Strays may deprive them of their fishes and loaves

Strays may deprive them of their fishes and loaves

While the villagers are trying to eradicate the stray menace by giving up catfish breeding, what appears to go unnoticed is the fact that as many as 7,000 people will have to relocate from Razaakpalya for the second time in a decade, to earn their livelihood.

Once thriving in silk business, Razaakpalya villagers had to quit the profession with imported China silk giving them a stiff competition. Barring two households, the entire village of nearly 500 families then took up cat fish breeding. But such is their fate that the stray dog menace is now forcing them to find alternative vocations.

Nestled in an area of three kilometres within Bagalur, Razaakpalya, a Muslim-dominated village, seeks reprieve from the focus of the city authorities and the State government, to lead a normal life.

After 40 years, over 1,800 voters from the village voted for the BJP in the recent Zilla Panchayat and Taluk Panchayat elections, but the community seems to have been let down by the government.

With the stray dog menace and the unhygienic conditions in which catfish are bred “illegally” in their backyards, the Fisheries Department has issued notices to put an end to the trade.

Meet Shabana, a 24-year-old housewife and breadwinner for a family of five. Shabana and her husband breed catfish for five months, before selling it to ‘agents’ for a meagre sum to make a living.

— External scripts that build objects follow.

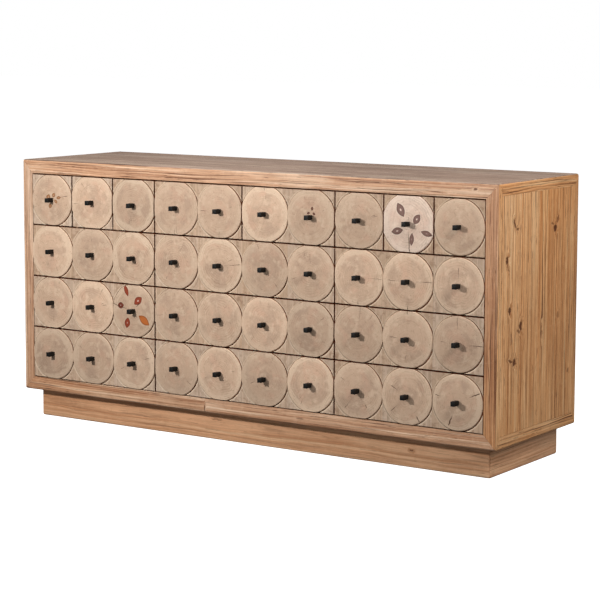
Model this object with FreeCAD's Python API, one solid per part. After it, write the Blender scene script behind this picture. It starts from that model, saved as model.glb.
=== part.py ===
import FreeCAD, Part
import os

# All sizes are in millimetres: X runs along the front, +Y to the back, +Z up.
# The origin is on the floor, under the middle of the whole sideboard.

# Grid of square drawer tiles inside the flush front frame
tile_pitch = 162.0
bay_tiles = [3, 4, 3]
row_drawers = [
    [1, 1, 1, 2, 2, 1, 1, 1],
    [3, 4, 3],
    [3, 4, 3],
    [3, 4, 3],
]

# Front frame: two stiles and two rails, mitred at the corners
stile_width = 40.0
top_rail_height = 42.0
bottom_rail_height = 42.0
frame_thickness = 22.0

# Case
case_depth = 485.0
top_thickness = 22.0
top_plank_count = 5
side_thickness = 24.0
side_top_band = 34.0
side_bottom_band = 36.0
side_back_band = 26.0
side_board_count = 4
bottom_thickness = 20.0
bottom_board_count = 3
back_thickness = 12.0
back_inset = 8.0
worn_edge = 3.5

# Dividers between the drawers
partition_thickness = 14.0
shelf_thickness = 16.0
guide_height = 24.0

# Plinth
plinth_height = 88.0
plinth_recess = 38.0
plinth_thickness = 22.0
plinth_worn_edge = 4.0

# Drawer fronts: square tiles, each with a round slice of log glued on
reveal = 3.0
tile_set_back = 2.0
tile_back_gap = 1.0
disc_thickness = 9.0
disc_diameters = [
    [162.0, 170.0, 168.0, 167.0, 163.5, 168.0, 163.5, 163.0, 171.0, 159.6],
    [165.0, 166.0, 163.0, 164.0, 163.5, 164.0, 163.0, 165.0, 163.5, 158.4],
    [163.0, 167.0, 163.0, 164.0, 164.0, 163.5, 163.0, 164.0, 165.0, 159.6],
    [163.0, 165.0, 163.0, 164.5, 163.5, 164.0, 163.0, 165.0, 164.0, 159.6],
]

# Knobs: short square pegs that widen a little towards the tip
knob_length = 29.0
knob_root_width = 10.0
knob_tip_width = 12.0

# Drawer boxes
box_side_clearance = 1.5
box_top_clearance = 6.0
box_back_clearance = 32.0
box_side_wall = 12.0
box_front_wall = 14.0
box_back_wall = 12.0
box_bottom_thickness = 8.0
box_bottom_raise = 8.0
box_groove_depth = 5.0

# Places worked out from the sizes above
tile_columns = sum(bay_tiles)
tile_rows = len(row_drawers)
opening_width = tile_columns * tile_pitch
opening_height = tile_rows * tile_pitch
case_width = opening_width + 2 * stile_width
case_bottom = plinth_height
opening_bottom = case_bottom + bottom_rail_height
opening_top = opening_bottom + opening_height
case_top = opening_top + top_rail_height
case_left = -case_width / 2
case_right = case_width / 2
opening_left = -opening_width / 2

disc_proud = disc_thickness - tile_set_back
front_face = (disc_proud + knob_length - case_depth) / 2
back_face = front_face + case_depth
frame_back = front_face + frame_thickness
disc_face = front_face - disc_proud
tile_face = front_face + tile_set_back
tile_back = frame_back - tile_back_gap
inside_back = back_face - back_inset - back_thickness
inside_left = case_left + side_thickness
inside_right = case_right - side_thickness
ceiling = case_top - top_thickness
bottom_underside = opening_bottom - bottom_thickness
box_height = tile_pitch - shelf_thickness - box_top_clearance
box_back = inside_back - box_back_clearance
partition_half = partition_thickness / 2


def block(x0, x1, y0, y1, z0, z1):
    """Board with its faces at the given places."""
    return Part.makeBox(x1 - x0, y1 - y0, z1 - z0, FreeCAD.Vector(x0, y0, z0))


def flat_face(points):
    """Flat face inside the outline through points."""
    corners = [FreeCAD.Vector(*point) for point in points]
    return Part.Face(Part.makePolygon(corners + corners[:1]))


def flat_sided(sections):
    """Solid with flat sides through outlines that have the same corners."""
    faces = [flat_face(sections[0]), flat_face(sections[-1])]
    for near, far in zip(sections[:-1], sections[1:]):
        for corner in range(len(near)):
            following = (corner + 1) % len(near)
            faces.append(flat_face([near[corner], near[following], far[following], far[corner]]))
    return Part.Solid(Part.Shell(faces))


def prism(points, run):
    """Solid made by moving the flat outline through points along run."""
    return flat_face(points).extrude(FreeCAD.Vector(*run))


def mirrored(solid):
    """Copy of a solid on the other side of the middle plane."""
    return solid.mirror(FreeCAD.Vector(0, 0, 0), FreeCAD.Vector(1, 0, 0))


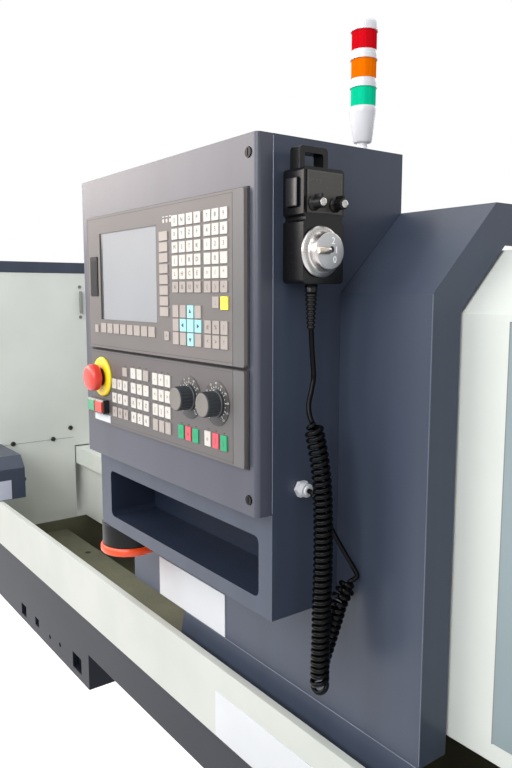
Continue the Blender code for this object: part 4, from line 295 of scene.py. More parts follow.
finishes = {
    "slatePaint": look((56, 63, 78), (63, 71, 87), (0.34, 0.42), cloudSize=1.2, cloudStretch=(12, 12, 0.8),
        grainSize=520, bump=0.10, shine=0.28, coat=0.12, coatRough=0.26),
    "doorPaint": look((62, 64, 76), (68, 70, 82), (0.34, 0.42), cloudSize=1.2, cloudStretch=(12, 12, 0.8),
        grainSize=520, bump=0.10, shine=0.36, coat=0.25, coatRough=0.28),
    # painted shade: the slate darkened for the front band, standing in for the shade it lies in
    "bandPaintedShade": look((22, 26, 35), (30, 34, 44), (0.40, 0.50), cloudSize=1.2, cloudStretch=(3, 3, 6),
        grainSize=520, bump=0.10, shine=0.2),
    # painted shade: a darker slate for the faces inside the tray
    "trayPaintedShade": look((32, 39, 54), (38, 46, 62), (0.40, 0.50), grainSize=520, bump=0.10, shine=0.2),
    # painted highlight: a lighter slate for strips along sheet edges and creases
    "edgeHighlightPaint": look((86, 92, 108), (102, 108, 124), (0.30, 0.40), cloudSize=12),
    "creamPaint": look((212, 216, 210), (221, 224, 218), (0.36, 0.46), grainSize=480, bump=0.08, shine=0.4,
        coat=0.05, coatRough=0.3),
    # painted shade: the cream darkened for the guide rail, standing in for less light on it
    "railPaintedShade": look((190, 195, 188), (199, 202, 196), (0.40, 0.50), grainSize=480, bump=0.08, shine=0.3),
    "castPaint": look((222, 226, 218), (232, 236, 227), (0.42, 0.55), grainSize=160, bump=0.22, depth=0.0006),
    "panPaint": look((92, 92, 74), (112, 110, 88), (0.45, 0.6), cloudSize=9, grainSize=220, bump=0.15),
    "groundSteel": look((150, 150, 152), (186, 186, 188), (0.22, 0.40), grainSize=60, grainStretch=(1, 30, 30),
        metal=1.0, bump=0.06),
    "displayFilm": look((110, 106, 104), (117, 112, 110), (0.40, 0.50), grainSize=1500, bump=0.05, shine=0.2),
    "displayBorder": look((96, 95, 95), (104, 102, 102), (0.38, 0.46), grainSize=1500, bump=0.05, shine=0.3),
    "keyboardFilm": look((86, 82, 82), (94, 89, 89), (0.38, 0.48), grainSize=1500, bump=0.05, shine=0.45),
    "screenGlass": look((146, 148, 151), (153, 155, 158), (0.42, 0.50), cloudSize=5, bump=0.0, shine=0.2),
    "whiteKey": look((196, 192, 185), (206, 202, 195), (0.40, 0.48), grainSize=900),
    "beigeKey": look((156, 147, 141), (167, 158, 152), (0.40, 0.48), grainSize=900),
    "cyanKey": look((150, 214, 220), (164, 226, 230), (0.40, 0.48), grainSize=900),
    "yellowKey": look((226, 216, 70), (238, 228, 84), (0.40, 0.48), grainSize=900),
    "greenKey": look((10, 140, 92), (20, 154, 104), (0.40, 0.48), grainSize=900),
    "redKey": look((196, 70, 84), (210, 82, 94), (0.40, 0.48), grainSize=900),
    "inkDark": look((70, 68, 70), (80, 78, 80), (0.5, 0.6)),
    "inkLight": look((205, 205, 202), (218, 218, 214), (0.5, 0.6)),
    "blackGap": look((16, 16, 18), (24, 24, 26), (0.55, 0.7), grainSize=400),
    "blackPlastic": look((8, 8, 10), (13, 13, 15), (0.20, 0.28), grainSize=1100, bump=0.12, shine=0.26, coat=0.12,
        coatRough=0.16),
    "glossBlack": look((10, 11, 14), (18, 19, 22), (0.18, 0.26), coat=0.5),
    "pendantPlate": look((54, 52, 48), (68, 66, 61), (0.30, 0.42), grainSize=1100),
    "cordSkin": look((4, 4, 5), (7, 7, 8), (0.13, 0.19), grainSize=700, shine=0.10),
    "redCap": look((218, 54, 42), (230, 66, 52), (0.30, 0.38), grainSize=900, coat=0.3),
    "yellowRing": look((236, 206, 14), (246, 220, 30), (0.34, 0.42), grainSize=900, coat=0.2),
    "greenCap": look((28, 136, 88), (44, 154, 104), (0.25, 0.33), coat=0.5),
    "whitePlastic": look((206, 206, 210), (218, 218, 222), (0.28, 0.36), coat=0.3),
    "orangeRing": look((236, 66, 14), (248, 84, 22), (0.32, 0.4), coat=0.2),
    "knobBlack": look((38, 42, 46), (48, 52, 56), (0.42, 0.52), grainSize=1000, bump=0.12),
    "dialFilm": look((40, 39, 40), (48, 46, 46), (0.42, 0.52), grainSize=1300),
    "drumBlack": look((10, 10, 12), (15, 15, 17), (0.34, 0.44), grainSize=800, shine=0.2),
    "knobFace": look((110, 105, 101), (120, 115, 110), (0.40, 0.50), grainSize=1300, bump=0.1),
    "turnedAluminium": look((164, 160, 158), (198, 194, 192), (0.20, 0.36), metal=1.0,
        rings=((0.0, -0.5125, 1.344), "X", 900.0), bump=0.05),
    "satinFace": look((176, 176, 178), (184, 184, 186), (0.40, 0.5), metal=0.7, grainSize=1600, bump=0.1),
    "platedSteel": look((168, 166, 164), (196, 194, 192), (0.2, 0.3), metal=1.0),
    "brassPin": look((184, 172, 160), (200, 190, 178), (0.22, 0.3), metal=1.0),
    "insetBlueGrey": look((132, 147, 150), (146, 160, 163), (0.36, 0.46), cloudSize=3, bump=0.05),
    "seamGrey": look((120, 124, 120), (132, 136, 132), (0.5, 0.6)),
    "whiteInk": look((250, 250, 250), (254, 254, 254), (0.5, 0.6)),
    "paperWhite": look((206, 209, 212), (214, 217, 220), (0.5, 0.6), shine=0.2, grainSize=900),
    "screwDark": look((58, 60, 60), (72, 74, 74), (0.3, 0.42), metal=0.6),
    "lilacPaint": look((176, 178, 196), (190, 192, 208), (0.4, 0.5)),
}
finish = {name: finishFrom(name, values) for name, values in finishes.items()}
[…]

“We left the silk business nearly nine years ago. It became unviable for our survival. The business of breeding cat fish has been relatively lucrative, providing money for at least three meals a day,” she said.

Every five months, Shabana gets a handful of small catfish at Rs 3 each from Andhra Pradesh. Having a pit dug on a one gunta of land, the pond is used to breed the fish for nearly four to five months. “We then sell it to the same agents who brought us the fish for a small profit,” she said.

After four months and spending close to Rs 16,000 on the fish, the family makes Rs 25,000 in the fifth month by selling them. This is the story across the entire village where at least 200 guntas of land have been converted into catfish breeding ponds, producing at least 800 tonnes every four months.

Abdul Sathnar, 80, says the village has nothing to depend on except catfish breeding. “The village will be wiped out if the Fisheries Department notice is implemented. From silk business to fish breeding, we have changed our profession twice, but there seems to be no respite for us,” he rues.

The agents are also staying  away from the village after the stray dog menace came into focus, he says.

Villagers say the stray dog menace was no more than an excuse to move their entire settlement. Razaakpalya was previously served notice to shutdown fish-breeding activity in June last year. “Luckily, at the last panchayat meeting in June, three members voted against permanent shutting down of the breeding centres, while two voted in favour,” said Sathnar.But this time, the villagers are anxious over what would befall them.